Web applications are often written in dynamically typed programming languages with highly permissive execution models, e.g. PHP on the server side and JavaScript on the client side. Web applications are difficult to test thoroughly because of the high degree of user interaction, and errors are therefore quite common. We have extended dynamic symbolic execution to the domain of web applications to generate thousands of tests that expose hundreds of errors in open-source PHP applications [ISSTA08] [TSE10]. Furthermore, we showed how to localize such faults effectively in the source code, using statistical methods to detect a correlation between statements and test failures [ICSE2010] [ISSTA2010] [TSE12]. A follow-up project studied HTML generation errors (i.e., programming errors that cause a web application to generate malformed HTML). Such errors may trigger security vulnerabilities, and may significantly degrade a user's experience (e.g., by causing important information to be omitted when displaying a web page). HTML errors are typically easy to repair in a static HTML page, but no solution was previously available for fixing the generating program. In an [ICSE12] paper, we showed how to repair HTML generation errors automatically using string constraint solving.

Advanced Refactoring Tools

Refactoring is the process of applying behavior-preserving transformations to a program, in order to improve its design, and has become very popular among software developers. Together with colleagues at IBM, I have worked with the Eclipse JDT team on type-related refactorings such as Extract Interface and Infer Generic Type Arguments, which have been incorporated in the standard distribution of Eclipse. An overview of this work can be found in [TOPLAS11]. I also worked on refactorings that manipulate concurrent Java programs, by making existing refactorings safe in the presence of concurrency [ECOOP10a], making programs reentrant [FSE09], and migrating between different types of locks [ICSE11]. A [TSE 12] paper shows how type-based refactorings can be made more reliable by integrating them in a common framework that also handles issues related to name binding and accessibility.
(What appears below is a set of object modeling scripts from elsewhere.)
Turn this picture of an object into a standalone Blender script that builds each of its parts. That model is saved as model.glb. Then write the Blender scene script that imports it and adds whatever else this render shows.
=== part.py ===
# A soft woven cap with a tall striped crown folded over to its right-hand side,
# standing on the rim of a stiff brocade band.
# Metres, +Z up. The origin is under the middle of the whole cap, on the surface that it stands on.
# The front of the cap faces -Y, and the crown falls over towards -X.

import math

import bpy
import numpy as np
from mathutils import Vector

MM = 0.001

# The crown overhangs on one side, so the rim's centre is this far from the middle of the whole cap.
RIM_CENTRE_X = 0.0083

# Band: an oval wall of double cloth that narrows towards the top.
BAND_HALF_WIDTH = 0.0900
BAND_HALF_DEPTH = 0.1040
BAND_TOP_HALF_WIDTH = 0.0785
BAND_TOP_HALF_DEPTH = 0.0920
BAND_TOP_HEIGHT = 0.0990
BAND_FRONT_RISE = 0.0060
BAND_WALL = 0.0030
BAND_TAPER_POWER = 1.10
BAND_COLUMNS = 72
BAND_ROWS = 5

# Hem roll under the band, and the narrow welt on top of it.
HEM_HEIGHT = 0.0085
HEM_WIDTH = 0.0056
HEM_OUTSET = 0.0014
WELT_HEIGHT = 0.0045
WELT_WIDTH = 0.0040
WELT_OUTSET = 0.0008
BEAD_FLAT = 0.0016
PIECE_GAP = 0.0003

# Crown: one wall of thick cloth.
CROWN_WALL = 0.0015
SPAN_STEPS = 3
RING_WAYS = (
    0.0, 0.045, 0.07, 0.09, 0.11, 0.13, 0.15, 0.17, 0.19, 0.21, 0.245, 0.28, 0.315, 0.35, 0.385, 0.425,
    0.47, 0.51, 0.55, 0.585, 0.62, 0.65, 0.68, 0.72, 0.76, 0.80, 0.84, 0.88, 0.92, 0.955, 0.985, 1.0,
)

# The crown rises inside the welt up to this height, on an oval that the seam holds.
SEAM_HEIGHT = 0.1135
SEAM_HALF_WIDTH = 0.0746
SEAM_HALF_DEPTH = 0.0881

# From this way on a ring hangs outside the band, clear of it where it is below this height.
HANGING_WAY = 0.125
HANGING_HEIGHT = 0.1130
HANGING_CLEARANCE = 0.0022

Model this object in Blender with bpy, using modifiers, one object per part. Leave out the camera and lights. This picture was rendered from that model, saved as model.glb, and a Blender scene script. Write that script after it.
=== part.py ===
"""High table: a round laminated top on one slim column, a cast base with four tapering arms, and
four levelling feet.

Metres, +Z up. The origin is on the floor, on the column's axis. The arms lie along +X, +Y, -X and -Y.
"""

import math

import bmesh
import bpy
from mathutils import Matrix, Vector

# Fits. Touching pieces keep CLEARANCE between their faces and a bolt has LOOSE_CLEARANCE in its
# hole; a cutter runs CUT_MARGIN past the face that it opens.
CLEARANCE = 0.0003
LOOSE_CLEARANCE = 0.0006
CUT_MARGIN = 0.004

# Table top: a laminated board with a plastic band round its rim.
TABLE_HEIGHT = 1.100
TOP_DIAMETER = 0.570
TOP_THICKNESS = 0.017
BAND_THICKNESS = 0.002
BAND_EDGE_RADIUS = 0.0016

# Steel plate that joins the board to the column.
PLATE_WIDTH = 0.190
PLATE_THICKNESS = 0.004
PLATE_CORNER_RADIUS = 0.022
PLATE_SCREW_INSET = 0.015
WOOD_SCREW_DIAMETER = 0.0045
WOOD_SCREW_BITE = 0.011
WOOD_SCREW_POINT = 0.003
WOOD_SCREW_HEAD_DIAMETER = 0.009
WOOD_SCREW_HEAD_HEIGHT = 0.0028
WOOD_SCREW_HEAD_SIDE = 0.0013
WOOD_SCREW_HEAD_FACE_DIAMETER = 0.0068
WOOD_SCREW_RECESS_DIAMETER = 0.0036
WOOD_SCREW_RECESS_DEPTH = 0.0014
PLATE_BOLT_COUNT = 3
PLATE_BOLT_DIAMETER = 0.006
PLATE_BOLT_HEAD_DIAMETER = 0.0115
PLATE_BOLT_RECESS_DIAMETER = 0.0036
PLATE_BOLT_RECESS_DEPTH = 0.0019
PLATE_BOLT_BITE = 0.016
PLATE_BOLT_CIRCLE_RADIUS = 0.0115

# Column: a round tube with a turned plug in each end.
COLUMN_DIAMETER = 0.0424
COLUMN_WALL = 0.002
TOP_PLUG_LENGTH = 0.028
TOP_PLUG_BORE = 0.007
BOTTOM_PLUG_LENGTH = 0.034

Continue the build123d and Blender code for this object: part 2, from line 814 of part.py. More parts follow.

Data-Centric Synchronization

In current object-oriented programming languages, regions of executable code are protected by locks (as implemented via, e.g., Java's synchronized blocks) to prevent concurrency-related errors such as data races or atomicity violations. Such control-centric protection of shared data requires error-prone nonlocal reasoning since the burden is on the programmer to protect all accesses to shared locations consistently. In [POPL06], we proposed atomic sets, a data-centric approach to synchronization, in which synchronization constraints are specified on data (fields in Java classes), from which the compiler automatically infers where locks need to be inserted using static program analysis. We also developed a type-based variant of this approach [ECOOP10b] that permits separate compilation. Atomic sets have an associated correctness criterion, which generalizes upon a standard notion of serializability. Violations of this criterion correspond to subtle concurrency errors, and we developed a dynamic analysis tool that found many such errors [ICSE08]. An overview of the project appeared in [TOPLAS12]. In an [ICSE13] paper, we presented a static analysis for detecting possible deadlock in AJ programs.

Static Program Analysis

Several recent projects are concerned with algorithms for static program analysis. Two recent papers [ECOOP14] [TOSEM15] are concerned with type-based call graph construction algorithm for Scala. Similar to my earlier work with Jens Palsberg (see [OOPSLA00]), these algorithms only consider type information. However, they are designed to infer precise call graphs in the presence of Scala features such as traits and abstract type members. Another project is focused on performing precise interprocedural data flow analysis in the presence of correlated method calls. Our [SAS15] paper shows how an IFDS problem can be transformed into an IDE problem that avoids imprecision that arises due to correlated method calls.